Of course, the result of this policy is understandable from an Austrian or even a neoclassical perspective (not to mention a public choice or institutional one!), and explains the three main news stories from the past week. Indeed, it’s only for a Keynesian that these three stories would be utterly perplexing: we’re printing money as fast as we can and yet unemployment is steeply downward! The natural response for the Keynesian is thus that the inflation is far too low, and so we must keep at it lest we fall prey to the demon of deflation (the scariest creature ever to walk the earth). This is the consistent response of Krugman, Stiglitz, and others who seek to tame the animal spirits.

Back here in reality, however, the ramifications of adhering to a Phillips curve mentality continue to wreck the creation of wealth around the world. Keeping the printing presses running and debasing the currency does not equate with creation of real value, but with playing with prices. And while this may work its way through the economy and fool some into thinking that happy days are here again, in a world of rational expectations (if not actions), businesspeople are not fooled by bursts of money from helicopters. Without underlying changes to the structure of the economy, and the guarantee of better conditions, there is no incentive to invest… nor is there to hire. Inflation may prove an evanescent gain, but it won’t create the conditions for sustained employment (in fact, it does just the opposite). This time around as well, the massive liquidity that has built up in the system has remained on the balance sheets of banks, which, for the most part, have not been lending this flood of liquidity.

So, Central Banks are printing and creating money as fast as they can, with the result of liquidity sloshing around the system, but it’s not going into job creation, nor is it going into investment. Well, where would it go? Interest rates are too low to make a gain anywhere in the world, government bonds are for suckers, and the real economy is (as noted) stunted by uncertainty. The end result is, of course, the equity markets, given that equities are merely pieces of ownership and do not, in and out of themselves, create value.

And this is exactly what we see in the world economy: low interest rates, high liquidity, no investment leading to job creation, and, oh yes, new high in stock markets around the world. The logic is easy to trace, as there is no reason to invest long-term if “austerity” measures are going to ramp up taxes (do not get me started on that one). There is also no reason to continue to hold money if the value of currency is going to be inflated away and Central Bankers are looking for still more ways to take it away from you (as with Cyprus, in charging negative interest rates and charging “vault storage fees” – you don’t earn money by parking it with a bank, you actually lose it). Thus, equities look pretty good right now, and with everyone else piling in, well, prices are being driven higher and higher. This should last forever, right?

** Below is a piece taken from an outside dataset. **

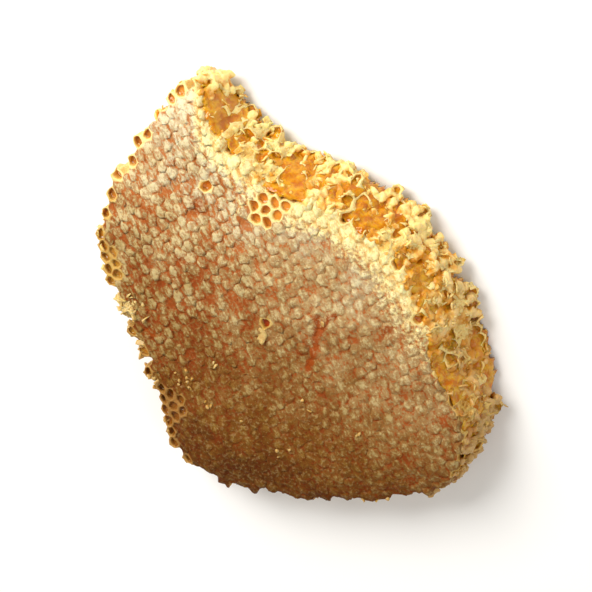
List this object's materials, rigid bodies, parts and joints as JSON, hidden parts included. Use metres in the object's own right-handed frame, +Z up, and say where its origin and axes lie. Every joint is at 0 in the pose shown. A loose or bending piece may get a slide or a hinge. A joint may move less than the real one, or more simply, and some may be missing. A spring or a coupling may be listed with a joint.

Of course not. We are once again living in bubble land, where all economic bad news can be rectified by recourse to the printing press and the inflation of some asset or another. Unfortunately, back in reality, unemployment and inflation are not substitutes but two sides of the same debased coin, symptomatic of economic mismanagement. And the effect of continuing this economic lunacy based on the Phillips curve in the world’s “developed” economies will be to create the uncertainty that will kill investment for a generation.

Don’t worry, though – when that happens, I’m sure we will all be told that it was the fault of markets.